يَـٰٓأَيُّهَا ٱلنَّبِيُّ إِنَّآ أَرۡسَلۡنَٰكَ شَٰهِدٗا وَمُبَشِّرٗا وَنَذِيرٗا
O profeet! Waarlijk, wij hebben u gezonden, om een getuige, een overbrenger van goede tijdingen, en een verkondiger van bedreigingen te wezen.
وَدَاعِيًا إِلَى ٱللَّهِ بِإِذۡنِهِۦ وَسِرَاجٗا مُّنِيرٗا
Gij zijt een uitnoodiger tot God, door zijn welbehagen, en een schijnend licht.
وَبَشِّرِ ٱلۡمُؤۡمِنِينَ بِأَنَّ لَهُم مِّنَ ٱللَّهِ فَضۡلٗا كَبِيرٗا
Breng dus goede tijdingen tot de ware geloovigen, dat zij grooten overvloed van God zullen ontvangen.
وَلَا تُطِعِ ٱلۡكَٰفِرِينَ وَٱلۡمُنَٰفِقِينَ وَدَعۡ أَذَىٰهُمۡ وَتَوَكَّلۡ عَلَى ٱللَّهِۚ وَكَفَىٰ بِٱللَّهِ وَكِيلٗا
En gehoorzaam niet de ongeloovigen en de huichelaars, en, geef geen acht op hunne slechte behandeling: maar vertrouw op God: Gods ondersteuning is volstaande.

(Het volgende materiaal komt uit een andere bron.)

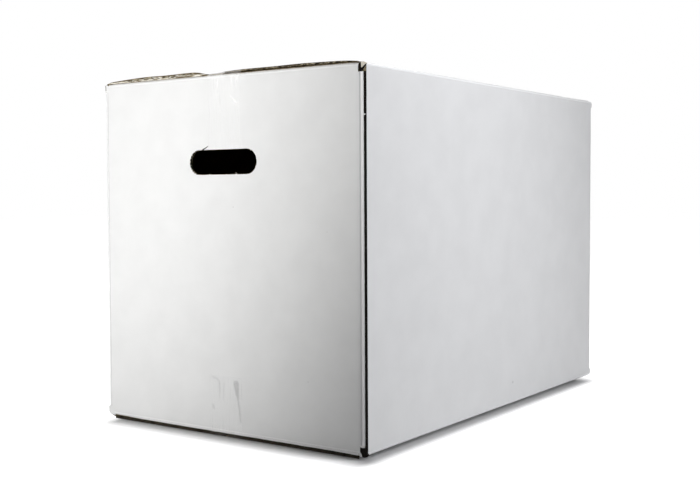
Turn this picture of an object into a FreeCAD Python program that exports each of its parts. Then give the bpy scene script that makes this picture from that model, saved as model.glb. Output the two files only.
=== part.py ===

يَـٰٓأَيُّهَا ٱلَّذِينَ ءَامَنُوٓاْ إِذَا نَكَحۡتُمُ ٱلۡمُؤۡمِنَٰتِ ثُمَّ طَلَّقۡتُمُوهُنَّ مِن قَبۡلِ أَن تَمَسُّوهُنَّ فَمَا لَكُمۡ عَلَيۡهِنَّ مِنۡ عِدَّةٖ تَعۡتَدُّونَهَاۖ فَمَتِّعُوهُنَّ وَسَرِّحُوهُنَّ سَرَاحٗا جَمِيلٗا
O ware geloovigen! indien gij vrouwen huwt, die geloovig zijn en haar daar na verstoot zonder haar te hebben aangeraakt, dan is u niets voorgeschreven, wat gij na hare echtscheiding, omtrent haar hebt te vervullen; maar geeft haar een geschenk en ontslaat haar vrijelijk met een eervol ontslag.